Continua a calare il prezzo della terra in Italia,
confermando nel 2014, per il terzo anno consecutivo una contrazione media
nazionale dello 0,6%, mantenendosi intorno ai 20 mila euro ad ettaro, con punte
più elevate nelle aree di pianura e di collina. Sono i dati Crea-Inea, secondo
il quale il mercato fondiario non riesce più a generare interesse negli
investitori e negli imprenditori. Colpa della crisi di liquidità, spiega il
ricercatore Andrea Povellato, che ha investito famiglie e imprese, ma anche
della tassazione Imu sui terreni e dell'embargo russo; non mancano infatti zone
dove ormai l'offerta è superiore alla domanda e, pur di raggiungere un accordo,
ci si accontenta di prezzi più bassi. Quanto agli imprenditori più dinamici
cercano di aumentare la dimensione aziendale con produzioni più intensive,
diversificando le attività o prendendo in affitto i terreni.
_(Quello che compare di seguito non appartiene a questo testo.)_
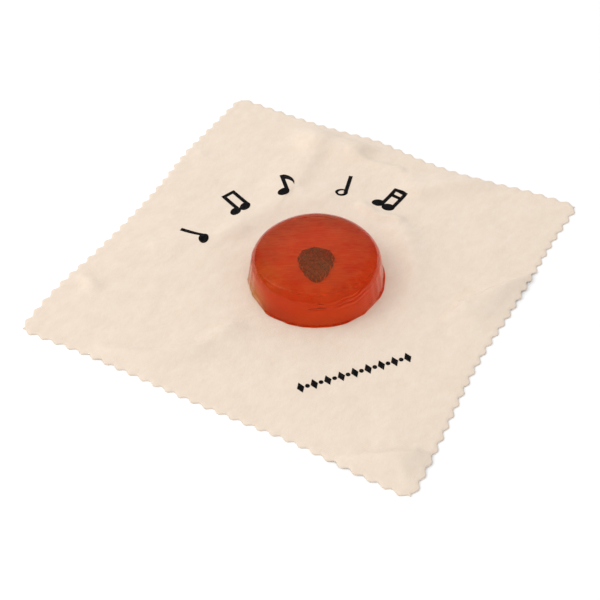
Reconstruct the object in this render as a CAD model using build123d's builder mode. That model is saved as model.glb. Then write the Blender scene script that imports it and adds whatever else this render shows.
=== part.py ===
from build123d import *
import math
import os

# A cake of bow rosin on the square flannel cloth that it is wrapped in.
# Millimetres, +Z up. The origin is under the middle of the cloth, on its lower face.

os.makedirs("parts", exist_ok=True)

# Cloth: a square with a pinked (zigzag) edge, measured from tip to tip before the tips are rounded.
cloth_side = 150.0
cloth_thickness = 0.7
tooth_pitch = 5.0
tooth_depth = 1.4
tooth_round = 0.7

# Cake: a puck cast in a shallow mould, with a thin brim where the mould was filled.
cake_x = 4.2
cake_y = -5.3
cake_radius = 25.0
cake_height = 14.0
brim_thickness = 0.6
brim_width = 0.5
wall_lean = 1.6
shoulder_radius = 6.0
dome_rise = 0.5

# Mark: a dark pine cone, cast into the underside of the cake.
mark_depth = 0.5
mark_turn = 29.0
cone_length = 18.0
cone_width = 13.5
cone_rows = 9
cone_fullness = 0.6
cone_taper = 0.65
scale_angle = 36.0
scale_gap = 0.35

# Ink: five notes on an arc, and a row of small lozenges and dots, all laid out round one point.
ink_thickness = 0.08
print_x = 3.2
print_y = -4.2
arc_radius = 50.0
note_angles = (-176.0, 157.0, 132.0, 105.0, 83.0)
note_height = 12.5
head_length = 5.0
head_width = 3.8
head_tilt = 25.0
head_wall = 1.0
hole_turn = 15.0
stem_inset = 0.2
stroke = 1.5
flag_depth = 3.0
flag_reach = 3.0
flag_hook = 2.6
flag_waist = 2.0
flag_fall = 4.8
flag_drop = 7.6
pair_width = 9.5
row_distance = 48.5
row_angle = -46.1
row_turn = 47.8
row_length = 41.0
row_units = 9
lozenge_height = 4.4
lozenge_width = 2.6
dot_radius = 0.8

cloth_top = cloth_thickness
cake_axis = Axis((cake_x, cake_y, cloth_top), (0, 0, 1))


def turned_plane(x, y, z, turn):
    """A horizontal plane at (x, y, z), with its own axes turned about +Z."""
    angle = math.radians(turn)
    return Plane(origin=(x, y, z), x_dir=(math.cos(angle), math.sin(angle), 0), z_dir=(0, 0, 1))


def print_plane(distance, bearing, turn):
    """A plane on the cloth, at a distance and bearing from the point that the print is laid out round."""
    angle = math.radians(bearing)
    x = print_x + distance * math.cos(angle)
    y = print_y + distance * math.sin(angle)
    return turned_plane(x, y, cloth_top, turn)


# ---- wrapping_cloth ----
teeth = round(cloth_side / tooth_pitch)
half_side = cloth_side / 2
half_step = cloth_side / teeth / 2
outline = []
for quarter in range(4):
    for step in range(2 * teeth):
        inset = tooth_depth if step % 2 else 0.0
        point = Vector(-half_side + step * half_step, -half_side + inset)
        turned = point.rotate(Axis.Z, 90 * quarter)
        outline.append((turned.X, turned.Y))

with BuildPart() as wrapping_cloth:
    with BuildSketch(Plane.XY):
        with BuildLine():
            FilletPolyline(*outline, radius=tooth_round, close=True)
        make_face()
    extrude(amount=cloth_thickness)
wrapping_cloth.part.label = "wrapping_cloth"
export_step(wrapping_cloth.part, "parts/wrapping_cloth.step")


# ---- the mark's outline, shared by the mark and its recess ----
def cone_point(row, turn):
    """A point on the cone's front: its row from the head to the tip, and its turn about the axis."""
    share = row / cone_rows
    half_width = cone_width / 2 * math.sin(math.pi * share**cone_taper) ** cone_fullness
    return Vector(half_width * math.sin(math.radians(turn)), cone_length * (0.5 - share))


def cone_scale(row, turn):
    """One lozenge of the cone's net of scales, drawn in from its neighbours by half the gap."""
    net = [
        cone_point(row - 1, turn),
        cone_point(row, turn + scale_angle / 2),
        cone_point(row + 1, turn),
        cone_point(row, turn - scale_angle / 2),
    ]
    middle = (net[0] + net[1] + net[2] + net[3]) / 4
    narrowest = min((net[0] - net[2]).length, (net[1] - net[3]).length)
    keep = 1 - scale_gap / narrowest
    corners = [middle + (corner - middle) * keep for corner in net]
    Polygon(*[(corner.X, corner.Y) for corner in corners], align=None)


def cone_scales():
    """Staggered rows of scales, each row five or four of them across the front of the cone."""
    for row in range(1, cone_rows):
        first = -2 * scale_angle if row % 2 else -1.5 * scale_angle
        for number in range(5 if row % 2 else 4):
            cone_scale(row, first + number * scale_angle)


mark_plane = turned_plane(cake_x, cake_y, cloth_top, mark_turn)
with BuildSketch(mark_plane) as mark_outline:
    cone_scales()

# ---- rosin_cake ----
wall_foot = cake_radius - brim_width
wall_head = wall_foot - wall_lean
rim_height = cake_height - dome_rise
section_plane = Plane(origin=(cake_x, cake_y, cloth_top), x_dir=(1, 0, 0), z_dir=(0, -1, 0))

with BuildPart() as rosin_cake:
    with BuildSketch(section_plane) as half_section:
        with BuildLine():
            Polyline(
                (0, cake_height),
                (0, 0),
                (cake_radius, 0),
                (cake_radius, brim_thickness),
                (wall_foot, brim_thickness),
                (wall_head, rim_height),
            )
            TangentArc((0, cake_height), (wall_head, rim_height), tangent=(1, 0))
        make_face()
        rim_corner = half_section.vertices().sort_by_distance((wall_head, rim_height, 0))[0]
        fillet(rim_corner, shoulder_radius)
    revolve(axis=cake_axis)
    extrude(mark_outline.sketch, amount=mark_depth, mode=Mode.SUBTRACT)
rosin_cake.part.label = "rosin_cake"
export_step(rosin_cake.part, "parts/rosin_cake.step")

# ---- cake_mark ----
with BuildPart() as cake_mark:
    extrude(mark_outline.sketch, amount=mark_depth)
cake_mark.part.label = "cake_mark"
export_step(cake_mark.part, "parts/cake_mark.step")

# ---- printed notes ----
head_y = -note_height / 2 + head_width / 2
stem_top = note_height / 2
pair_reach = (pair_width - head_length) / 2


def note_head(x):
    with Locations(Location((x, head_y, 0), (0, 0, head_tilt))):
        Ellipse(head_length / 2, head_width / 2)


def note_stem(x):
    """A stem that rises from the right-hand side of a head at x."""
    right = x + head_length / 2 - stem_inset
    with Locations((right - stroke / 2, (head_y + stem_top) / 2)):
        Rectangle(stroke, stem_top - head_y)


def note_beam(drop):
    """A beam between the two stems of a pair, a drop below their tops."""
    left = -pair_reach + head_length / 2 - stem_inset - stroke
    right = pair_reach + head_length / 2 - stem_inset
    with Locations(((left + right) / 2, stem_top - drop - stroke / 2)):
        Rectangle(right - left, stroke)


def quarter_note():
    note_head(0)
    note_stem(0)


def beamed_notes():
    for x in (-pair_reach, pair_reach):
        note_head(x)
        note_stem(x)
    note_beam(0)


def eighth_note():
    note_head(-head_length / 4)
    note_stem(-head_length / 4)
    right = head_length / 4 - stem_inset
    tip = (right + flag_hook, stem_top - flag_drop)
    bulge = (right + flag_reach, stem_top - flag_drop / 2)
    waist = (right + flag_waist, stem_top - flag_fall)
    with BuildLine() as flag:
        outer = ThreePointArc((right, stem_top), bulge, tip)
        inner = ThreePointArc(tip, waist, (right, stem_top - flag_depth))
        Line(inner @ 1, outer @ 0)
    make_face(flag.edges())


def half_note():
    note_head(0)
    with Locations(Location((0, head_y, 0), (0, 0, head_tilt + hole_turn))):
        Ellipse(head_length / 2 - head_wall, head_width / 2 - head_wall, mode=Mode.SUBTRACT)
    note_stem(0)


def sixteenth_notes():
    beamed_notes()
    note_beam(2 * stroke)


arc_notes = (
    ("quarter_note_print", quarter_note),
    ("beamed_notes_print", beamed_notes),
    ("eighth_note_print", eighth_note),
    ("half_note_print", half_note),
    ("sixteenth_notes_print", sixteenth_notes),
)
for (name, draw_note), angle in zip(arc_notes, note_angles):
    with BuildPart() as printed_note:
        with BuildSketch(print_plane(arc_radius, angle, angle - 90)):
            draw_note()
        extrude(amount=ink_thickness)
    printed_note.part.label = name
    export_step(printed_note.part, f"parts/{name}.step")

# ---- row_print ----
row_step = (row_length - lozenge_width) / (row_units - 1)
with BuildPart() as row_print:
    with BuildSketch(print_plane(row_distance, row_angle, row_turn)):
        with GridLocations(row_step, 0, row_units, 1):
            corners = [
                (lozenge_width / 2, 0),
                (0, lozenge_height / 2),
                (-lozenge_width / 2, 0),
                (0, -lozenge_height / 2),
            ]
            Polygon(*corners, align=None)
        with GridLocations(row_step, 0, row_units - 1, 1):
            Circle(dot_radius)
    extrude(amount=ink_thickness)
row_print.part.label = "row_print"
export_step(row_print.part, "parts/row_print.step")
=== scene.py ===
import math
import bmesh
import bpy
import numpy as np
from mathutils import Matrix, Vector


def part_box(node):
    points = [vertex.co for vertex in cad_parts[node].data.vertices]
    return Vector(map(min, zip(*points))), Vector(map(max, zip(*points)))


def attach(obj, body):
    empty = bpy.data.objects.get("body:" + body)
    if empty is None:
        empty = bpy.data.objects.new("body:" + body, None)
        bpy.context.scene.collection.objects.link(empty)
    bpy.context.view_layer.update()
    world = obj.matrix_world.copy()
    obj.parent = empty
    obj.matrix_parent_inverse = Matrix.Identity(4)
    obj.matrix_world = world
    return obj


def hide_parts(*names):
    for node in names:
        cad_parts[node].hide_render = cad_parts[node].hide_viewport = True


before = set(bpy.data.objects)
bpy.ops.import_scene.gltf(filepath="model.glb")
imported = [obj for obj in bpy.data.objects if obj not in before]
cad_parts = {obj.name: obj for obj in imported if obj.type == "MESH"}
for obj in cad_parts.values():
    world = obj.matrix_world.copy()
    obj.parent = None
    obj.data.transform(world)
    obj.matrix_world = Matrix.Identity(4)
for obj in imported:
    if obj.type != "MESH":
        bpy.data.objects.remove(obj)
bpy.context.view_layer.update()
mm = 0.001
print("frame loaded")

clothLow, clothHigh = (np.array(corner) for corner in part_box("wrapping_cloth"))
cakeLow, cakeHigh = (np.array(corner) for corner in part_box("rosin_cake"))
cakeMiddle = (cakeLow + cakeHigh) / 2
cakeRadius = (cakeHigh[0] - cakeLow[0]) / 2
clothSide = clothHigh[0] - clothLow[0]
clothThickness = clothHigh[2] - clothLow[2]


class Wire:
    # A socket that takes part in sums, so that an expression adds its own Math nodes.
    def __init__(self, recipe, socket):
        self.recipe = recipe
        self.socket = socket

    def sum(self, operation, first, second):
        return self.recipe.node("ShaderNodeMath", {"operation": operation}, {0: first, 1: second})

    def __add__(self, other):
        return self.sum("ADD", self, other)

    def __radd__(self, other):
        return self.sum("ADD", other, self)

    def __sub__(self, other):
        return self.sum("SUBTRACT", self, other)

    def __rsub__(self, other):
        return self.sum("SUBTRACT", other, self)

    def __mul__(self, other):
        return self.sum("MULTIPLY", self, other)

    def __rmul__(self, other):
        return self.sum("MULTIPLY", other, self)

    def __gt__(self, other):
        return self.sum("GREATER_THAN", self, other)


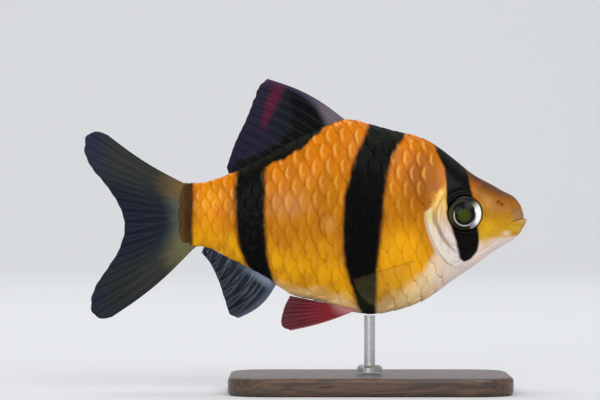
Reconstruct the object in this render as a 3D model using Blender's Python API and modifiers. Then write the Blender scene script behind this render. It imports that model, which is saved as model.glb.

L'accesso al credito continua ad essere un punto dolente,
spiega il ricercatore, malgrado la riduzione dei tassi offra buone occasioni
per l'investimento e la Banca d'Italia segnali un incremento delle erogazioni
per finanziamenti per l'acquisto di immobili rurali. Le politiche agricole,
infine, non aiutano a migliorare la situazione. Infatti, il lento avvio della
riforma della politica agricola comune riserva ancora numerose incognite, sia
per quanto riguarda il futuro assetto dei pagamenti diretti, sia per il ritardo
accumulato dai nuovi Piani di sviluppo rurale, considerati fino a poco tempo
fa, un fattore decisivo per attivare nuovi investimenti fondiari. Le
aspettative per il futuro non sembrano essere improntate all'ottimismo. Molti
operatori segnalano probabili ulteriori riduzioni delle quotazioni, ad
eccezione dei terreni nelle zone di pregio come quelle viticole, che sembrano
attirare ancora l'interesse anche di investitori extra agricoli.